Your goal: Copy out each line that includes the word "scene".

Data shown:
>> begin
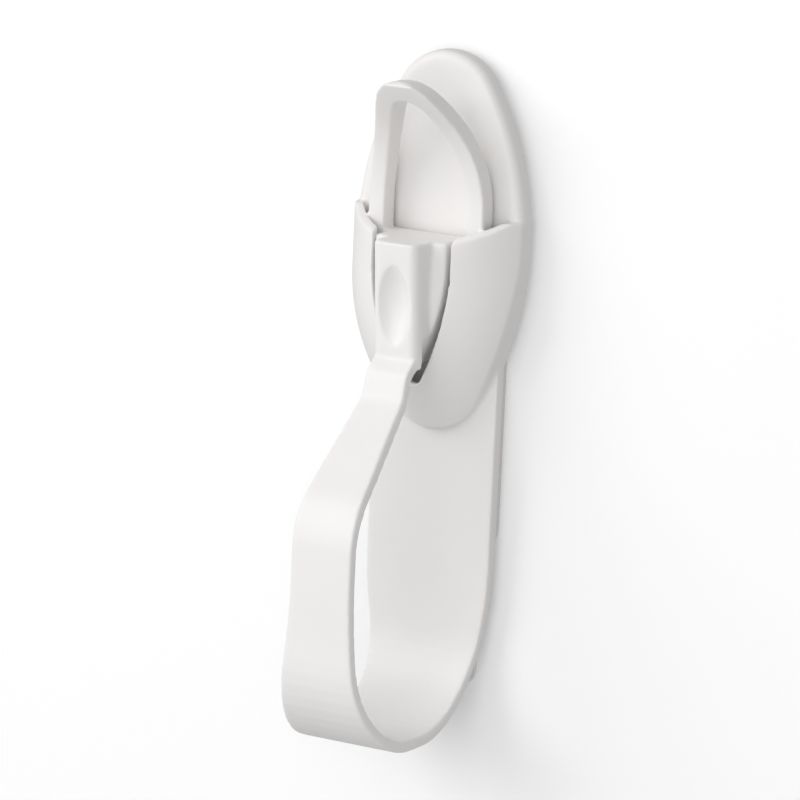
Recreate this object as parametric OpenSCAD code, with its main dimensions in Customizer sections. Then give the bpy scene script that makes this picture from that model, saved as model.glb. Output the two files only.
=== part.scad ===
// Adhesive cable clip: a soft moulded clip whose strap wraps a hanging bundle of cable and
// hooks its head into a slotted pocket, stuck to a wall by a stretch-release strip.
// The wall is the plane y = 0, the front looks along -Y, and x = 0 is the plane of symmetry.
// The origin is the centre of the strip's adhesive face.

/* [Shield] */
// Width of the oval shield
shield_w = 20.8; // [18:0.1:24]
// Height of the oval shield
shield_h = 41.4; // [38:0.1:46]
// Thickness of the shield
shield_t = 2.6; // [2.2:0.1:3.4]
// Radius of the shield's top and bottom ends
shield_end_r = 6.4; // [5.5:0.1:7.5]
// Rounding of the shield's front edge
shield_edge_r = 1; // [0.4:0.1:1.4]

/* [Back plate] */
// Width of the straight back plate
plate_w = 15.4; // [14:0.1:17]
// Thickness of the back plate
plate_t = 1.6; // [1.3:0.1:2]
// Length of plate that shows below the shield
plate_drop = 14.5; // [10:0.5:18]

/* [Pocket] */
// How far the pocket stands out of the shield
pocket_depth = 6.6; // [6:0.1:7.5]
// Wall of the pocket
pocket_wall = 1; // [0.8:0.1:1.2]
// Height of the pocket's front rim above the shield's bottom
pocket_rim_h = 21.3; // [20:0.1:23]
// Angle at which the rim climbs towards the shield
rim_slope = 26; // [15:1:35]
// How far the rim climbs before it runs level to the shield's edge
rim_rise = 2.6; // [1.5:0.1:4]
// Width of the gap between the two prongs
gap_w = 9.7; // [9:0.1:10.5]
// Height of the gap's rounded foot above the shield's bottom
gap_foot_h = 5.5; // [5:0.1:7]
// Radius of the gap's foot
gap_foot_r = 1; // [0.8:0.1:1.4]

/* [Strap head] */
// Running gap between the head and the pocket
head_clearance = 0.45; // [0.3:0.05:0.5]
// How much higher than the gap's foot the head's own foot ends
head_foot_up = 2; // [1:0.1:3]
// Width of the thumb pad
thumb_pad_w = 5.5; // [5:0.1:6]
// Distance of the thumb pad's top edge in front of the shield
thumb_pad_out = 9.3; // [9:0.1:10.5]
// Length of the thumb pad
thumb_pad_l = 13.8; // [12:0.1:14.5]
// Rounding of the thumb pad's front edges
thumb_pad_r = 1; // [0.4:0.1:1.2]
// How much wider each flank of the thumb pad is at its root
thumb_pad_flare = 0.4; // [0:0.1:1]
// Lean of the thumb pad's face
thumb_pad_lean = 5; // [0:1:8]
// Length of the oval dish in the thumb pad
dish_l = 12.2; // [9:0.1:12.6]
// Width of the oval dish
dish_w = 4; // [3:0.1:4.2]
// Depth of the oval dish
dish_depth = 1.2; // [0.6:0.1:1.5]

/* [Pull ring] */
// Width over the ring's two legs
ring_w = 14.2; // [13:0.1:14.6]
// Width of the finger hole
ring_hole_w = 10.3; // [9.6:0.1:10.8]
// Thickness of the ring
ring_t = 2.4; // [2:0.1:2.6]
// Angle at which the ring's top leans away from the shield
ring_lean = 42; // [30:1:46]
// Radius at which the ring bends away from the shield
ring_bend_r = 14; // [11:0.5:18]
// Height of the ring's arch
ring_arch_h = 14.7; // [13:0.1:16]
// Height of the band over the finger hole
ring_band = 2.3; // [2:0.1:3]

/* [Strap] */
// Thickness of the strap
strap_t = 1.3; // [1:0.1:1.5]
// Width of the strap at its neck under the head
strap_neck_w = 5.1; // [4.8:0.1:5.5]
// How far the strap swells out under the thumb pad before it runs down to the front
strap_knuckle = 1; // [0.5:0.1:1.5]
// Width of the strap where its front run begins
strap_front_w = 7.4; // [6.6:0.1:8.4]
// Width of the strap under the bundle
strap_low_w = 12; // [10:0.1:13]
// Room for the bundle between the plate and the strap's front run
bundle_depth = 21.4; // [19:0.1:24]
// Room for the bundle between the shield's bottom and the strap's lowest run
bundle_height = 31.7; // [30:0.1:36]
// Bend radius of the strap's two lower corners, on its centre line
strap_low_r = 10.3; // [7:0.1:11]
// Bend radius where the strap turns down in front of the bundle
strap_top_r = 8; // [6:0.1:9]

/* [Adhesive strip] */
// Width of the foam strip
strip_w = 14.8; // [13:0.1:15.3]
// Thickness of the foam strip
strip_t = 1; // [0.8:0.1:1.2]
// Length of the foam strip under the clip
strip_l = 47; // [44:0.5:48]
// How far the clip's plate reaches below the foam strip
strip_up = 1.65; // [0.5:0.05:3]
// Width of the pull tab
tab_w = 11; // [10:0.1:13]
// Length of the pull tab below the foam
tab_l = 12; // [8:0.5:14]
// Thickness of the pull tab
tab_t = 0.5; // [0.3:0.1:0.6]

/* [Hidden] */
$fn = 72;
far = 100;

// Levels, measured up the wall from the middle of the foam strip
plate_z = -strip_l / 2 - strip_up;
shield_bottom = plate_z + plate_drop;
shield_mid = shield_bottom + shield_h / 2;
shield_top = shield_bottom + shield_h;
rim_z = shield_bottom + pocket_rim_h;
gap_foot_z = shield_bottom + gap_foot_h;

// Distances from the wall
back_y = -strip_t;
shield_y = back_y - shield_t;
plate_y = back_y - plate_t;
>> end
>> begin
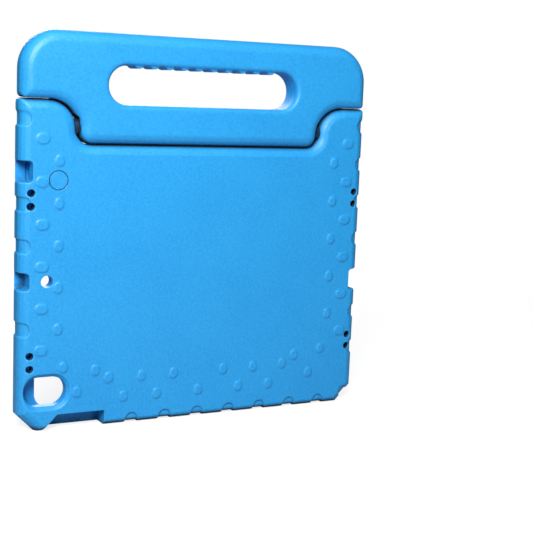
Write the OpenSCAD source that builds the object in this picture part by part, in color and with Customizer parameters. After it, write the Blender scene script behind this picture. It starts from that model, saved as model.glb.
>> end
Solution to this exercise:
Recreate this object as parametric OpenSCAD code, with its main dimensions in Customizer sections. Then give the bpy scene script that makes this picture from that model, saved as model.glb. Output the two files only.
Write the OpenSCAD source that builds the object in this picture part by part, in color and with Customizer parameters. After it, write the Blender scene script behind this picture. It starts from that model, saved as model.glb.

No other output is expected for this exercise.